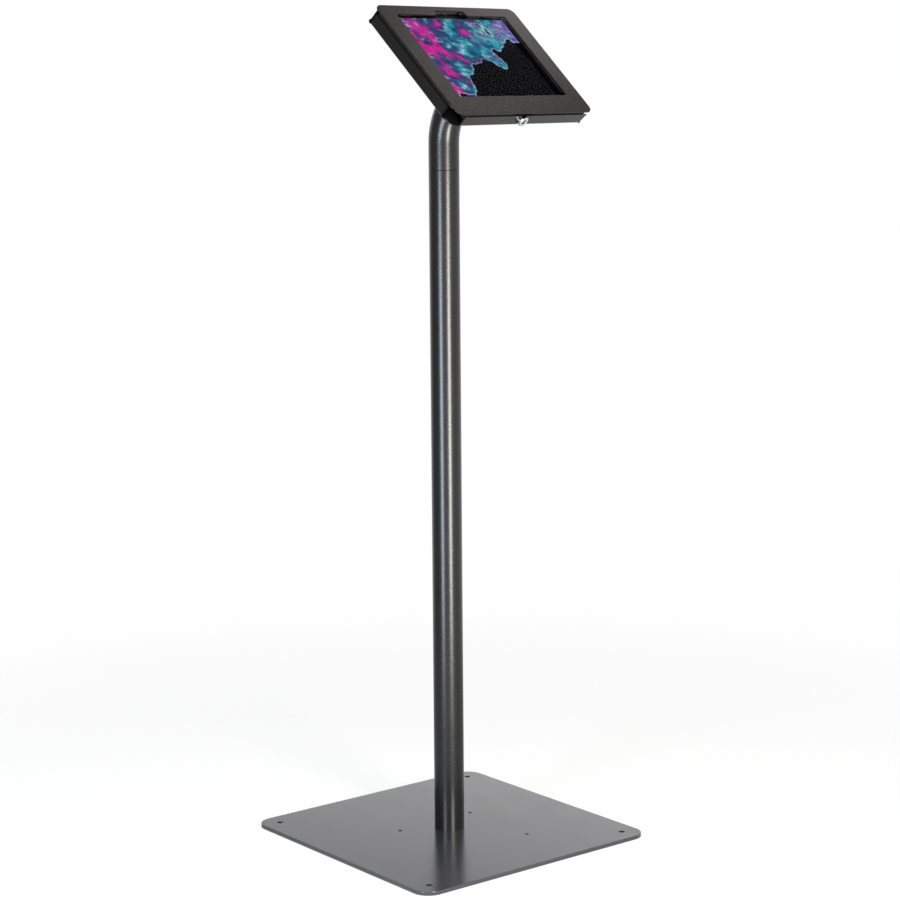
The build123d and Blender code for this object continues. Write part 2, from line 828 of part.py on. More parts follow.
def lip_section():
    """Section of the angle welded behind the cover, in a wall's frame."""
    outer = tray_sheet + lip_gap
    top = cover_back - floor_back
    bottom = top - lip_depth
    points = [
        (outer, bottom),
        (outer + lip_thickness, bottom),
        (outer + lip_thickness, top - lip_thickness),
        (outer + lip_foot, top - lip_thickness),
        (outer + lip_foot, top),
        (outer, top),
    ]
    return make_face(Polyline(*points, close=True))


def lip_along(name, start, end):
    plane, length = wall_frames()[name]
    lip = Pos(0, 0, start) * extrude(lip_section(), amount=end - start)
    return head_place * Location(plane) * lip


def make_cover_side_lips():
    frames = wall_frames()
    return group([lip_along(name, lip_end_gap, frames[name][1] - lip_end_gap) for name in ("left", "right")])


def make_cover_bottom_lips():
    """Two angles that leave the lock's nut and the keeper between them."""
    length = wall_frames()["bottom"][1]
    lock_along = -bottom_left
    clear = keeper_start() + keeper_width + lip_end_gap
    first = lip_along("bottom", lip_end_gap, lock_along - clear)
    second = lip_along("bottom", lock_along + clear, length - lip_end_gap)
    return group([first, second])


def keeper_start():
    """The keeper stands beside the lock's body."""
    return lock_body_radius + keeper_side_gap


def make_cover_keeper():
    """Bracket whose hook lies behind the cam when the lock is turned."""
    nut_end = tray_sheet + lock_washer_thickness + lock_nut_thickness
    leg_outer = -tray_height / 2 + nut_end + keeper_nut_gap
    leg_inner = leg_outer + keeper_sheet
    hook_front = lock_depth - cam_width / 2 - keeper_hook_play
    hook_back = hook_front - keeper_sheet
    columns = (keeper_start(), keeper_start() + keeper_width)
    foot = block(columns, (leg_outer, leg_outer + keeper_foot), (cover_back - keeper_sheet, cover_back))
    leg = block(columns, (leg_outer, leg_inner), (hook_back, cover_back))
    hook = block(columns, (leg_outer, leg_outer + keeper_hook_length), (hook_back, hook_front))
    return foot + leg + hook


def make_cover_foam():
    """Strips that press on the glass round the window."""
    depths = (cover_back - foam_thickness, cover_back)
    side_near = screen_width / 2 + foam_from_window
    side_columns = (side_near, side_near + foam_width)
    side_rows = (screen_bottom + foam_end_gap, screen_top - foam_end_gap)
    bottom_high = screen_bottom - foam_from_window
    half = screen_width / 2 - foam_end_gap
    top_low = screen_top + foam_from_window
    top_near = hinge_from_middle + hinge_length / 2 + foam_top_from_hinge
    top_columns = (top_near, top_near + foam_top_length)
    strips = [
        block(side_columns, side_rows, depths),
        block((-side_columns[1], -side_columns[0]), side_rows, depths),
        block((-half, half), (bottom_high - foam_width, bottom_high), depths),
        block(top_columns, (top_low, top_low + foam_width), depths),
        block((-top_columns[1], -top_columns[0]), (top_low, top_low + foam_width), depths),
    ]
    return group([head_place * strip for strip in strips])


nodes["cover_plate"] = head_place * make_cover_plate()
nodes["cover_side_lips"] = make_cover_side_lips()
nodes["cover_bottom_lips"] = make_cover_bottom_lips()
nodes["cover_keeper"] = head_place * make_cover_keeper()
nodes["cover_foam_strips"] = make_cover_foam()


# Hinges, drawn with X along the pin and placed left and right of the middle

knuckle_length = hinge_length / 3


def hinge_places():
    return [head_place * Pos(side * hinge_from_middle, hinge_height, hinge_depth) for side in (-1, 1)]


def along_x(radius, start, end):
    return Pos((start + end) / 2, 0, 0) * Rot(0, 90, 0) * Cylinder(radius, end - start)


def hinge_bore():
    return along_x(hinge_pin_radius + hinge_pin_play, -hinge_length, hinge_length)


def make_cover_leaf():
    middle = knuckle_length / 2 - knuckle_end_gap
    half = hinge_length / 2
    front = cover_back - hinge_depth
    back = front - hinge_leaf_thickness
    clear = knuckle_radius + knuckle_gap
    leaf = block((-half, half), (-hinge_cover_leaf_width, -clear), (back, front))
    leaf += block((-middle, middle), (-clear, 0), (back, front))
    leaf += along_x(knuckle_radius, -middle, middle)
    return leaf - hinge_bore()


def make_tray_leaf():
    inner = knuckle_length / 2
    half = hinge_length / 2
    rows = (-knuckle_radius, -knuckle_radius + hinge_leaf_thickness)
    clear = knuckle_radius + knuckle_gap
    leaf = block((-half, half), rows, (-hinge_tray_leaf_depth, -clear))
    for low, high in ((-half, -inner), (inner, half)):
        leaf += block((low, high), rows, (-clear, 0))
        leaf += along_x(knuckle_radius, low, high)
    return leaf - hinge_bore()


nodes["hinge_cover_leaves"] = group([place * make_cover_leaf() for place in hinge_places()])
nodes["hinge_tray_leaves"] = group([place * make_tray_leaf() for place in hinge_places()])
hinge_pin = along_x(hinge_pin_radius, -hinge_length / 2, hinge_length / 2)
nodes["hinge_pins"] = group([place * hinge_pin for place in hinge_places()])


# Cam lock

def make_lock_housing():
    head = disc(lock_head_radius, 0, lock_head_height)
    rim = head.edges().filter_by(GeomType.CIRCLE).sort_by(Axis.Z)[-1]
    housing = chamfer(rim, lock_head_bevel)
    housing += disc(lock_body_radius, -lock_body_length, 0)
    bore = disc(lock_plug_radius + lock_plug_fit, -lock_body_length - cut_overrun, lock_head_height + cut_overrun)
    return housing - bore


def make_lock_washer():
    back = -tray_sheet - lock_washer_thickness
    washer = disc(lock_washer_radius, back, -tray_sheet)
    return washer - disc(lock_body_radius + screw_fit, back - cut_overrun, cut_overrun)


def make_lock_nut():
    front = -tray_sheet - lock_washer_thickness
    back = front - lock_nut_thickness
    nut = hexagon(lock_nut_across_flats / 2, back, front)
    return nut - disc(lock_body_radius + screw_fit, back - cut_overrun, front + cut_overrun)


def cam_back():
    return -lock_body_length - cam_gap - cam_thickness


def make_lock_plug():
    """Key cylinder: round in the housing, square through the cam."""
    face = lock_head_height - lock_plug_recess
    plug = disc(lock_plug_radius, -lock_body_length - cam_gap, face)
    drive = Rectangle(lock_drive_side, lock_drive_side)
    plug += sheet(drive, cam_back(), -lock_body_length - cam_gap)
    slot = Rectangle(lock_key_slot_width, lock_key_slot_length)
    plug -= sheet(slot, face - lock_key_slot_depth, face + cut_overrun)
    plug -= disc(cam_screw_thread_radius + screw_fit, cam_back() - cut_overrun, -lock_body_length)
    return plug


def make_lock_cam():
    """Short bar that points towards the cover when the lock is open."""
    outline = Circle(cam_hub_radius)
    outline += Pos(0, cam_reach / 2) * Rectangle(cam_width, cam_reach)
    outline -= Rectangle(lock_drive_side + 2 * screw_fit, lock_drive_side + 2 * screw_fit)
    return sheet(outline, cam_back(), -lock_body_length - cam_gap)


def make_cam_screw():
    head = hexagon(cam_screw_radius, cam_back() - cam_screw_height, cam_back())
    return head + disc(cam_screw_thread_radius, cam_back(), -lock_body_length)


lock_place = head_place * lock_frame
nodes["lock_housing"] = lock_place * make_lock_housing()
nodes["lock_washer"] = lock_place * make_lock_washer()
nodes["lock_nut"] = lock_place * make_lock_nut()
nodes["lock_plug"] = lock_place * make_lock_plug()
nodes["lock_cam"] = lock_place * make_lock_cam()
nodes["cam_screw"] = lock_place * make_cam_screw()


# One file for each node

os.makedirs("parts", exist_ok=True)
for name, shape in nodes.items():
    export_step(shape, os.path.join("parts", name + ".step"))
    print(name, len(shape.solids()), round(shape.volume))
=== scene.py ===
# %% [markdown]
# # A kiosk stand for a tablet
#
# The stand is a heavy square plate, a round post with a bent neck, and a tilted steel
# enclosure that locks a tablet behind a window. Every solid piece is already modelled at its
# real size, so this lesson loads those pieces and gives them what a plain model lacks:
# powder coat, chrome, rubber, foam, glass and a lit screen, and a studio to stand in.

# %% Load the pieces
import bpy
import bmesh
import json
from math import cos, radians, sin, tau
from mathutils import Matrix, Vector


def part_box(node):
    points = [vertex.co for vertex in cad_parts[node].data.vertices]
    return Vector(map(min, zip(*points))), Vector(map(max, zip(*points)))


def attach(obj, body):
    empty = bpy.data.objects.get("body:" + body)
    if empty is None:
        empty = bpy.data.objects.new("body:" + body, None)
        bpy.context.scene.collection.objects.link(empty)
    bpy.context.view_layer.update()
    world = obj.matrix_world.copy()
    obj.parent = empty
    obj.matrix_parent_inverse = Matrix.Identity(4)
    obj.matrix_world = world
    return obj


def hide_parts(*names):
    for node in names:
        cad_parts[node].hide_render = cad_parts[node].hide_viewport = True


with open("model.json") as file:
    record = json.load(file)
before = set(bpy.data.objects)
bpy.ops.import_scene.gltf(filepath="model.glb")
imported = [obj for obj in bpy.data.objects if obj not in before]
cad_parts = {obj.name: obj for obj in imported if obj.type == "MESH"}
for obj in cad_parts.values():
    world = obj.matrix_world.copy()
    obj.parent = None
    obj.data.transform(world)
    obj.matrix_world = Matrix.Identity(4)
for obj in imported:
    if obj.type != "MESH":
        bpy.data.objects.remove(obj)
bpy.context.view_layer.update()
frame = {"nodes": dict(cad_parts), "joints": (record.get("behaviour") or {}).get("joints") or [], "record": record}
nodes = frame["nodes"]

# %% [markdown]
# ## The head's own directions
#
# The enclosure leans back, so heights on it run along a slope. Three unit vectors describe
# it: across the screen, up the slope, and straight out of the glass. The last one is the axis
# that the head swivels on, which the joints already hold, so nothing is typed twice.

# %% Directions and a ruler for pieces of the head
joints = {joint["name"]: joint for joint in frame["joints"]}
outward = Vector(joints["head_swivel"]["axis"]).normalized()
across = -Vector(joints["cover_hinge"]["axis"]).normalized()
up_slope = outward.cross(across)


def span(node, direction):
    """Lowest and highest reach of a piece along one direction, in metres."""
    reach = [vertex.co.dot(direction) for vertex in nodes[node].data.vertices]
    return min(reach), max(reach)


screen_across = span("display_panel", across)
screen_up = span("display_panel", up_slope)
screen_width = screen_across[1] - screen_across[0]
screen_height = screen_up[1] - screen_up[0]
print("lit screen, mm:", round(1000 * screen_width, 1), round(1000 * screen_height, 1))

# %% [markdown]
# ## Shader maths that reads like maths
#
# A material is a graph of nodes, but a formula is easier to read as `1 - wear * 0.3`. The
# small class below wraps one output of a node and overloads the operators, so that each
# operation adds its Math node. The reflected forms let a plain number stand on the left.

# %% A value in a material
class Value:
    """One output of a node that can be used in a formula."""

    def __init__(self, graph, socket):
        self.graph = graph
        self.socket = socket

    def math(self, operation, first, second):
        return self.graph.node("ShaderNodeMath", {"operation": operation}, {0: first, 1: second})

    def __add__(self, other):
        return self.math("ADD", self, other)

    def __radd__(self, other):
        return self.math("ADD", other, self)

    def __sub__(self, other):
        return self.math("SUBTRACT", self, other)

    def __rsub__(self, other):
        return self.math("SUBTRACT", other, self)

    def __mul__(self, other):
        return self.math("MULTIPLY", self, other)

    def __rmul__(self, other):
        return self.math("MULTIPLY", other, self)

    def __truediv__(self, other):
        return self.math("DIVIDE", self, other)


print("made:", Value.__doc__)

# %% [markdown]
# ## One way to place any node
#
# Materials and the room's light are both graphs of nodes. The `node` method places any node:
# first the settings that change what the node is, such as an operation or a ramp's stops,
# then the values or links of its sockets.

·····

Exercise task: Look through the material above and print exactly the lines from the one containing "lock_place = head_place * lock_frame" to the one containing "for node in", both included, and nothing more.

Completed exercise:
lock_place = head_place * lock_frame
nodes["lock_housing"] = lock_place * make_lock_housing()
nodes["lock_washer"] = lock_place * make_lock_washer()
nodes["lock_nut"] = lock_place * make_lock_nut()
nodes["lock_plug"] = lock_place * make_lock_plug()
nodes["lock_cam"] = lock_place * make_lock_cam()
nodes["cam_screw"] = lock_place * make_cam_screw()


# One file for each node

os.makedirs("parts", exist_ok=True)
for name, shape in nodes.items():
    export_step(shape, os.path.join("parts", name + ".step"))
    print(name, len(shape.solids()), round(shape.volume))
=== scene.py ===
# %% [markdown]
# # A kiosk stand for a tablet
#
# The stand is a heavy square plate, a round post with a bent neck, and a tilted steel
# enclosure that locks a tablet behind a window. Every solid piece is already modelled at its
# real size, so this lesson loads those pieces and gives them what a plain model lacks:
# powder coat, chrome, rubber, foam, glass and a lit screen, and a studio to stand in.

# %% Load the pieces
import bpy
import bmesh
import json
from math import cos, radians, sin, tau
from mathutils import Matrix, Vector


def part_box(node):
    points = [vertex.co for vertex in cad_parts[node].data.vertices]
    return Vector(map(min, zip(*points))), Vector(map(max, zip(*points)))


def attach(obj, body):
    empty = bpy.data.objects.get("body:" + body)
    if empty is None:
        empty = bpy.data.objects.new("body:" + body, None)
        bpy.context.scene.collection.objects.link(empty)
    bpy.context.view_layer.update()
    world = obj.matrix_world.copy()
    obj.parent = empty
    obj.matrix_parent_inverse = Matrix.Identity(4)
    obj.matrix_world = world
    return obj


def hide_parts(*names):
    for node in names:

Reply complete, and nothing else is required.